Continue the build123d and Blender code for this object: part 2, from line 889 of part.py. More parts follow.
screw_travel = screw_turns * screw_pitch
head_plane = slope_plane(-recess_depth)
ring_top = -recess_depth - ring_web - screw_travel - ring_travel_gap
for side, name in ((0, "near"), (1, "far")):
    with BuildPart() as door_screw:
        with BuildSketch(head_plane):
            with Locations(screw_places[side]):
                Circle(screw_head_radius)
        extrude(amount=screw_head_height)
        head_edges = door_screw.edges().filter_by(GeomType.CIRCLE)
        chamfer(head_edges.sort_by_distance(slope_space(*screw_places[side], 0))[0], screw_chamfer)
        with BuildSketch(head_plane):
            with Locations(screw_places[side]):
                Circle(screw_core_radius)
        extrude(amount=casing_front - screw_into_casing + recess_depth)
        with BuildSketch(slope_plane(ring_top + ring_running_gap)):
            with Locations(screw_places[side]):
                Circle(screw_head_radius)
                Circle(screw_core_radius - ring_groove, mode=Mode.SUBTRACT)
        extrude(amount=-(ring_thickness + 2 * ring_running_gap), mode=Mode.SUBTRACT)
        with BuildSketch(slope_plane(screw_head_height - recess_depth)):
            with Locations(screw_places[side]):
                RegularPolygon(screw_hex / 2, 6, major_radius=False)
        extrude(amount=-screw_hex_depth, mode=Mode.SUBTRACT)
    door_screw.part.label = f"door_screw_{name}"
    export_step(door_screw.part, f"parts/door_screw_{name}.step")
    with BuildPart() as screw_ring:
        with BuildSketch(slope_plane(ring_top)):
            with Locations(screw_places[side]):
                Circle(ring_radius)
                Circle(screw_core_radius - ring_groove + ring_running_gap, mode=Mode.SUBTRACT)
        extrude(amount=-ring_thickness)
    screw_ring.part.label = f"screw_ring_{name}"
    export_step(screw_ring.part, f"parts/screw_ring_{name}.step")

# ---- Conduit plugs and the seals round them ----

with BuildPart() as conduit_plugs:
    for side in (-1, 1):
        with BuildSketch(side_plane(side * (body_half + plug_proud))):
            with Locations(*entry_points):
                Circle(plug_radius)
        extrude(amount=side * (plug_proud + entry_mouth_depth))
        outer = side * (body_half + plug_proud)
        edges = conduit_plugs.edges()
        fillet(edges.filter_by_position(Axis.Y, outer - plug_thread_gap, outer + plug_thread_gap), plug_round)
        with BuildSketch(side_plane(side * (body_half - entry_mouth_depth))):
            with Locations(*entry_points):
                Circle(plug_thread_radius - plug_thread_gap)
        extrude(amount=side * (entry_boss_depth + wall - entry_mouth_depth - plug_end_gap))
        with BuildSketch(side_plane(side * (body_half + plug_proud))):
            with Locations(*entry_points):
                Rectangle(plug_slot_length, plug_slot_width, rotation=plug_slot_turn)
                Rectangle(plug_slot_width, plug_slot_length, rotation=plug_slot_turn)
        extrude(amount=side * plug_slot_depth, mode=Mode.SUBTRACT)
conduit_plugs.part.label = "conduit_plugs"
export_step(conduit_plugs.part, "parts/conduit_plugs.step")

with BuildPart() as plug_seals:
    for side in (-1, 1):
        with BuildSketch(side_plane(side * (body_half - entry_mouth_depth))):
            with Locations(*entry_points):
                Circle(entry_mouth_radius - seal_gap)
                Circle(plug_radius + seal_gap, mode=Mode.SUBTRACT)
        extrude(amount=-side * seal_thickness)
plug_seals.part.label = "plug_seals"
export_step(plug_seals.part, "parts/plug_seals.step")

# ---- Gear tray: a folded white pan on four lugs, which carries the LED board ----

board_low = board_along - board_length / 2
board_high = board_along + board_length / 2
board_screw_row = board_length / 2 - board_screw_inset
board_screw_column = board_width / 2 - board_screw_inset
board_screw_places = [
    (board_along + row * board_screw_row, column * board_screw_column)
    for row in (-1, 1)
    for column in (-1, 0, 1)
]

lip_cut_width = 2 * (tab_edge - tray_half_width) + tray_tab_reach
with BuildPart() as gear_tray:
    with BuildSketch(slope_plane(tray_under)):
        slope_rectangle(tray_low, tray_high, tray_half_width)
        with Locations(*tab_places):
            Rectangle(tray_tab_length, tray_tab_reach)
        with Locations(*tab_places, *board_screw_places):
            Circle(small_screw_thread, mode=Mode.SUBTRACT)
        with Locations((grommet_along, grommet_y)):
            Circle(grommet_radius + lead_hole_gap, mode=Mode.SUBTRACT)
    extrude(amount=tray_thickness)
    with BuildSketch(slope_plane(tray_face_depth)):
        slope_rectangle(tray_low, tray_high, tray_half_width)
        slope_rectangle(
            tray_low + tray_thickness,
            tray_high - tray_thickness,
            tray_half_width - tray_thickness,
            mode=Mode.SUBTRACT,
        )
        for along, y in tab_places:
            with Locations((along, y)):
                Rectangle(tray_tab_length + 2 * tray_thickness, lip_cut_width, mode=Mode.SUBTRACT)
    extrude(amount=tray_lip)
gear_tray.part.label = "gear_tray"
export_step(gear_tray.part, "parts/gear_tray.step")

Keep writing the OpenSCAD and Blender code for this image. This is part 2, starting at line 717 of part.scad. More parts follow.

--------------------------------

Aim of the task = Give all the entries again exactly; leave none out.

Full solution =
Continue the build123d and Blender code for this object: part 2, from line 889 of part.py. More parts follow.
screw_travel = screw_turns * screw_pitch
head_plane = slope_plane(-recess_depth)
ring_top = -recess_depth - ring_web - screw_travel - ring_travel_gap
for side, name in ((0, "near"), (1, "far")):
    with BuildPart() as door_screw:
        with BuildSketch(head_plane):
            with Locations(screw_places[side]):
                Circle(screw_head_radius)
        extrude(amount=screw_head_height)
        head_edges = door_screw.edges().filter_by(GeomType.CIRCLE)
        chamfer(head_edges.sort_by_distance(slope_space(*screw_places[side], 0))[0], screw_chamfer)
        with BuildSketch(head_plane):
            with Locations(screw_places[side]):
                Circle(screw_core_radius)
        extrude(amount=casing_front - screw_into_casing + recess_depth)
        with BuildSketch(slope_plane(ring_top + ring_running_gap)):
            with Locations(screw_places[side]):
                Circle(screw_head_radius)
                Circle(screw_core_radius - ring_groove, mode=Mode.SUBTRACT)
        extrude(amount=-(ring_thickness + 2 * ring_running_gap), mode=Mode.SUBTRACT)
        with BuildSketch(slope_plane(screw_head_height - recess_depth)):
            with Locations(screw_places[side]):
                RegularPolygon(screw_hex / 2, 6, major_radius=False)
        extrude(amount=-screw_hex_depth, mode=Mode.SUBTRACT)
    door_screw.part.label = f"door_screw_{name}"
    export_step(door_screw.part, f"parts/door_screw_{name}.step")
    with BuildPart() as screw_ring:
        with BuildSketch(slope_plane(ring_top)):
            with Locations(screw_places[side]):
                Circle(ring_radius)
                Circle(screw_core_radius - ring_groove + ring_running_gap, mode=Mode.SUBTRACT)
        extrude(amount=-ring_thickness)
    screw_ring.part.label = f"screw_ring_{name}"
    export_step(screw_ring.part, f"parts/screw_ring_{name}.step")

# ---- Conduit plugs and the seals round them ----

with BuildPart() as conduit_plugs:
    for side in (-1, 1):
        with BuildSketch(side_plane(side * (body_half + plug_proud))):
            with Locations(*entry_points):
                Circle(plug_radius)
        extrude(amount=side * (plug_proud + entry_mouth_depth))
        outer = side * (body_half + plug_proud)
        edges = conduit_plugs.edges()
        fillet(edges.filter_by_position(Axis.Y, outer - plug_thread_gap, outer + plug_thread_gap), plug_round)
        with BuildSketch(side_plane(side * (body_half - entry_mouth_depth))):
            with Locations(*entry_points):
                Circle(plug_thread_radius - plug_thread_gap)
        extrude(amount=side * (entry_boss_depth + wall - entry_mouth_depth - plug_end_gap))
        with BuildSketch(side_plane(side * (body_half + plug_proud))):
            with Locations(*entry_points):
                Rectangle(plug_slot_length, plug_slot_width, rotation=plug_slot_turn)
                Rectangle(plug_slot_width, plug_slot_length, rotation=plug_slot_turn)
        extrude(amount=side * plug_slot_depth, mode=Mode.SUBTRACT)
conduit_plugs.part.label = "conduit_plugs"
export_step(conduit_plugs.part, "parts/conduit_plugs.step")

with BuildPart() as plug_seals:
    for side in (-1, 1):
        with BuildSketch(side_plane(side * (body_half - entry_mouth_depth))):
            with Locations(*entry_points):
                Circle(entry_mouth_radius - seal_gap)
                Circle(plug_radius + seal_gap, mode=Mode.SUBTRACT)
        extrude(amount=-side * seal_thickness)
plug_seals.part.label = "plug_seals"
export_step(plug_seals.part, "parts/plug_seals.step")

# ---- Gear tray: a folded white pan on four lugs, which carries the LED board ----

board_low = board_along - board_length / 2
board_high = board_along + board_length / 2
board_screw_row = board_length / 2 - board_screw_inset
board_screw_column = board_width / 2 - board_screw_inset
board_screw_places = [
    (board_along + row * board_screw_row, column * board_screw_column)
    for row in (-1, 1)
    for column in (-1, 0, 1)
]

lip_cut_width = 2 * (tab_edge - tray_half_width) + tray_tab_reach
with BuildPart() as gear_tray:
    with BuildSketch(slope_plane(tray_under)):
        slope_rectangle(tray_low, tray_high, tray_half_width)
        with Locations(*tab_places):
            Rectangle(tray_tab_length, tray_tab_reach)
        with Locations(*tab_places, *board_screw_places):
            Circle(small_screw_thread, mode=Mode.SUBTRACT)
        with Locations((grommet_along, grommet_y)):
            Circle(grommet_radius + lead_hole_gap, mode=Mode.SUBTRACT)
    extrude(amount=tray_thickness)
    with BuildSketch(slope_plane(tray_face_depth)):
        slope_rectangle(tray_low, tray_high, tray_half_width)
        slope_rectangle(
            tray_low + tray_thickness,
            tray_high - tray_thickness,
            tray_half_width - tray_thickness,
            mode=Mode.SUBTRACT,
        )
        for along, y in tab_places:
            with Locations((along, y)):
                Rectangle(tray_tab_length + 2 * tray_thickness, lip_cut_width, mode=Mode.SUBTRACT)
    extrude(amount=tray_lip)
gear_tray.part.label = "gear_tray"
export_step(gear_tray.part, "parts/gear_tray.step")

Keep writing the OpenSCAD and Blender code for this image. This is part 2, starting at line 717 of part.scad. More parts follow.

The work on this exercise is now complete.